Autorisation au coût incalculable, que ni la société actuelle, ni nos descendants ne pourront assumer. Pour plus d’infos, ce lien avec le collectif d’opposants.
De leurs témoignages ressortait la violence subie lors de leur évacuation de la forêt de Mandres, près de Bure. La forêt était occupée par des militants pacifiques s’opposant au défrichage illégal que voulait pratiquer l’ANDRA (Agence nationale pour la gestion des déchets radioactifs). Cette agence, chargée de faire construire et d’exploiter Cigéo avait commencé les travaux sans base légale. Du coup, ils y sont revenus en nombre samedi dernier (lire ici).

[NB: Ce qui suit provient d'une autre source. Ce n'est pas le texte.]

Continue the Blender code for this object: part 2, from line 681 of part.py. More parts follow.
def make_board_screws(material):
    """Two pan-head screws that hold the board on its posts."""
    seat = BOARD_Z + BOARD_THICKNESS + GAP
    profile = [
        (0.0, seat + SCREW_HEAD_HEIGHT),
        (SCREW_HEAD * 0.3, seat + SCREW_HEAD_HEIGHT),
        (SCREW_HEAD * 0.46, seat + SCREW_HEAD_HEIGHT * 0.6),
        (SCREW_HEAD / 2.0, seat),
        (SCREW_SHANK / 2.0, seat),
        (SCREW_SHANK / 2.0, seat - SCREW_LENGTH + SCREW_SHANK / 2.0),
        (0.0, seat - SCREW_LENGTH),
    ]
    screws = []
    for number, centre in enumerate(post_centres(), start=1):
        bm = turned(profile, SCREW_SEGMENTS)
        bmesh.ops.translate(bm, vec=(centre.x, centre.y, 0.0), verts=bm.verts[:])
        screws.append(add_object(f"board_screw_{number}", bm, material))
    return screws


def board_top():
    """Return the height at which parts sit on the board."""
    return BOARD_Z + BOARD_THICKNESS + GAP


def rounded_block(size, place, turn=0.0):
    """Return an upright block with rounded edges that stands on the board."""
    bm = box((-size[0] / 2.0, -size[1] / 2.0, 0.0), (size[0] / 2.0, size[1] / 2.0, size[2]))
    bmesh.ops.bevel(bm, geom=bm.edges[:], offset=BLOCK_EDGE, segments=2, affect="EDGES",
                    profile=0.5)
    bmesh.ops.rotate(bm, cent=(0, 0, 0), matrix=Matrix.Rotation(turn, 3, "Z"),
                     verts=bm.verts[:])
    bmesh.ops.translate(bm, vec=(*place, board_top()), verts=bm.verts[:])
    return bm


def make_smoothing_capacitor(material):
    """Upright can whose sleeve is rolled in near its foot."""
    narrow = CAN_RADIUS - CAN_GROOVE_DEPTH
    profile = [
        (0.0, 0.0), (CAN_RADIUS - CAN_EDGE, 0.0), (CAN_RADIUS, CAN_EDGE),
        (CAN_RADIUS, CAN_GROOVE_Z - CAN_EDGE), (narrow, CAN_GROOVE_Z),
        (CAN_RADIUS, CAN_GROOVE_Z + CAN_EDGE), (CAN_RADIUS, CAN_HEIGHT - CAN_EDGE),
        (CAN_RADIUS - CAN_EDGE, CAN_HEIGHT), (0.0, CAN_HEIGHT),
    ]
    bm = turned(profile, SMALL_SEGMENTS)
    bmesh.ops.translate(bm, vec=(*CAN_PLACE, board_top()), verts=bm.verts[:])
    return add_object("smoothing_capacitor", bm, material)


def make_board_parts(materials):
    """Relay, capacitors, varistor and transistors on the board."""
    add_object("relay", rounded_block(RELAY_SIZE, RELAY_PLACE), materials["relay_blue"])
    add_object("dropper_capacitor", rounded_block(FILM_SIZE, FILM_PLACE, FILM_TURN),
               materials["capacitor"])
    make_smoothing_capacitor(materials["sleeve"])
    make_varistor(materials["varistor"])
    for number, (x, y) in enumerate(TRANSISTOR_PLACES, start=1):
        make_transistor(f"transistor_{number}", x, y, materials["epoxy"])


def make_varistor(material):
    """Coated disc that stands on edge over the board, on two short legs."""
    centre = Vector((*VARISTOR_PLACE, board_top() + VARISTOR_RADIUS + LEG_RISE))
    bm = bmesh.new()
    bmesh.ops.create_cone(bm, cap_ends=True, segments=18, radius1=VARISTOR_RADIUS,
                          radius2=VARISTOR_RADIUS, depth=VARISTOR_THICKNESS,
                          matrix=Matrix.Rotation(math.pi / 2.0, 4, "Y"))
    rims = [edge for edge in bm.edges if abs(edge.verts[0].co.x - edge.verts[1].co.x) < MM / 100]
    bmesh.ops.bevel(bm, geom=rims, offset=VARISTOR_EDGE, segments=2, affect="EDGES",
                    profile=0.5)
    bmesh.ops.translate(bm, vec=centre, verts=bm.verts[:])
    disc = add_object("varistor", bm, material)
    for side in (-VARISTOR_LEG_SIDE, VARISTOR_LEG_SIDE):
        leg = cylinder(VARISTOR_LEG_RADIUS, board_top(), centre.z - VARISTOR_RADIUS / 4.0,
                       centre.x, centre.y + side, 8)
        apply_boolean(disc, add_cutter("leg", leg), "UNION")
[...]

A ce propos, je me souviens d’avoir entendu l’ancien député PS d’Ille-et-Vilaine Philippe Tourtelier, alors Vice-président de la commission du développement durable et de l’aménagement du territoire à l’Assemblée Nationale. Son intervention portait sur la question de la mesure et de la démesure. Et témoignait entre autres sur la démesure à propos des déchets nucléaires.
Ce dont il témoignait était sans ambiguïté sur le fonctionnement de sa commission: « c’est du tout et du n’importe quoi dans ce que nous en disent les experts ! » Ainsi à propos de déchets nucléaires, l’une de leurs seules idées, nous disait-il, est de les enfouir en Auvergne pour 25 000 ans en y apposant l’étiquette « danger radio-activité ». Alors que, ajoutait-il, nous ne sommes pas même capables de décoder les grottes de Lascaux qui remontent à 17 000 ans, la question qui mobilisait ces experts portait sur la forme des pictogrammes qui serait la plus compréhensible à décrypter pour les générations présentes dans 25 000 ans ! Afin qu’elles puissent comprendre le « legs » que notre génération leur aura fait.

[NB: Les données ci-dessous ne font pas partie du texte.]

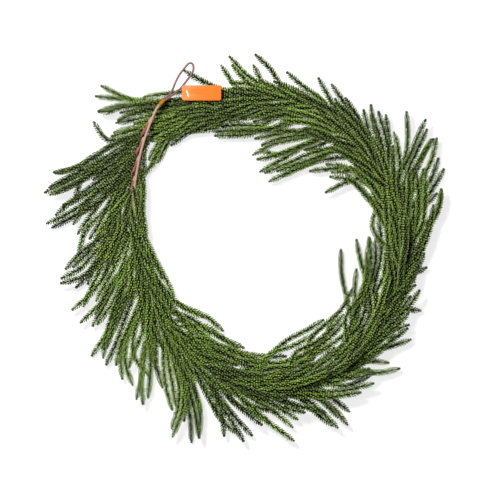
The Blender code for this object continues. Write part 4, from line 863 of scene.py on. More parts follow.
def clear_cores(cores, resting, owners, twigs, stem):
    """The cores' points moved until every core clears the other sprays, the stem and the tag."""
    starts = np.cumsum([0] + [len(core) for core in cores])
    behind, share, still, spray, radius = spots_to_clear(cores, starts, owners, twigs, stem)
    moving = len(behind)
    roots = [(starts[number], starts[host], *place_on(cores[host], cores[number][0]))
             for number, (_, host, _, _) in enumerate(owners) if host >= 0]
    start = np.vstack(cores)
    free = np.ones(start.shape)
    free[starts[:-1]] = 0.0
    lowest = np.full(len(start), LOWEST_LINE)
    lowest[starts[:-1]] = 0.0
    for number, index in resting:
        free[starts[number] + index, 2] = 0.0
        lowest[starts[number] + index - 1:starts[number] + index + 1] = REST_HEIGHT
    inner = np.setdiff1d(np.arange(len(start)), np.append(starts[:-1], starts[1:] - 1))
    points, shift = start, np.zeros_like(start)
    for turn in range(CLEAR_TURNS):
        spots = points[behind] * (1.0 - share) + points[behind + 1] * share
        places = np.vstack((spots, still))
        if turn % CLEAR_LOOK == 0:
            first, second = near_pairs(places, 2.0 * CORE_RADIUS + CORE_GAP + CLEAR_MARGIN).T
            keep = (spray[first] != spray[second]) & (first < moving)
            first, second = first[keep], second[keep]
            wanted = radius[first] + radius[second] + CORE_GAP
        push = pushed_off(places, first, second, wanted, PASS_OVER * (second >= moving))
        moves = np.zeros_like(start)
        for ends, pushes in ((first, push), (second[second < moving], -push[second < moving])):
            np.add.at(moves, behind[ends], pushes * (1.0 - share[ends]) * CLEAR_PUSH)
            np.add.at(moves, behind[ends] + 1, pushes * share[ends] * CLEAR_PUSH)
        shift += moves * free
        if turn < SPREAD_TURNS:
            own, beside = CLEAR_BLEND
            blend = own * shift[inner] + beside * (shift[inner - 1] + shift[inner + 1])
            shift[inner] = blend * free[inner]
        points = start + shift
        points[:, 2] = np.maximum(points[:, 2], lowest)
        for own, host, index, part in roots:
            points[own] = points[host + index] * (1.0 - part) + points[host + index + 1] * part
    return [points[a:b] for a, b in zip(starts, starts[1:])]


def layout():
    """The stem, the sprigs' cores, what each one grows from, and the twigs."""
    draw = random.Random(SEED)
    stem = Stem()
    stations, sprays = plan_sprigs(stem, draw)
    lines, owners, twigs = lay_sprigs(stem, stations, sprays, draw)
    cores, resting = cut_cores(settle(lines, owners, stem), owners)
    return stem, clear_cores(cores, resting, owners, twigs, stem), owners, twigs


def cover_lines(stem, twigs, draw):
    """Sprigs from each twig that run on over the stem, each with its spray's number."""
    found = []
    for i, twig in enumerate(twigs):
        station = FIRST_SPRAY + i * SPRAY_SPACING
        if station < COVER_FROM:
            continue
        end, _, outward = stem.at(station + TWIG_LENGTH)
        own_side = math.copysign(1.0, float((twig[-1] - end) @ outward))
        roots = line_through(twig, TWIG_STEPS + 1)
        ways = COVER_WAYS[:len(COVER_WAYS) - i % 2]
        for number, (way, least, most) in enumerate(ways):
            start = station + (COVER_FIRST + COVER_NEXT * number) * TWIG_LENGTH
            run = draw.uniform(*COVER_LENGTH)
            side = way * own_side
            outer = int(side > 0.0)
            aside = side * foliage_reach(start + run)[outer] * draw.uniform(least, most)
            straight, onward, level = stem.at(start)
            bow = COVER_BOW[outer]
            knots = [roots[int((start - station) / TWIG_LENGTH * TWIG_STEPS)]]
            for share in COVER_COURSE:
                spot, _, outward = stem.at(start + run * share)
                spot = ((spot + outward * aside * share) * bow
                        + (straight + onward * run * share + level * aside * share) * (1.0 - bow))
                spot[2] += COVER_RISE
                knots.append(spot)
            found.append((i, line_through(knots, LINE_POINTS)))
    return found


def extra_lines(stem, twigs, draw):
    """The sprigs whose course is given, each with the number of the spray that it grows from."""
    found = []
    for number, given in enumerate(EXTRA_SPRIGS):
        start = given_start(stem, given, TAIL_START if number in TAIL_EXTRAS else 0.0)
        i = int(round((start - TWIG_LENGTH / 2.0 - FIRST_SPRAY) / SPRAY_SPACING))
        i = min(max(i, 0), len(twigs) - 1)
        root = line_through(twigs[i], TWIG_STEPS + 1)[EXTRA_ROOT]
        found.append((i, given_line(root, given, draw.uniform(*EXTRA_HEIGHT))))
    return found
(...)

Plus largement, Philippe Tourtelier considérait qu’il y a une course de vitesse qui est engagée dont l’enjeu en est la forme démocratique à venir. Sans quoi : « soit l’autoritarisme soit la violence ! ». A relire cette Chronique-ci vieille de cinq ans. Et plus que jamais d’actualité.
En témoignent exemplairement ces mobilisations d’opposants résolus à ne rien lâcher. Face à ceux qui, du moment qu’ils réalisent un profit sur un des nombreux grands travaux, asservissent un territoire à une spéculation déclarée stratégique pour de plus grands abus.
Ah! « Nature trop rebelle, trop belle, trop sauvage, une évadée, une réfugiée indésirable qu’il faut punir et exploiter. » écrit entre autres, Gilles Clément (à ré-écouter ici) en une si belle formule.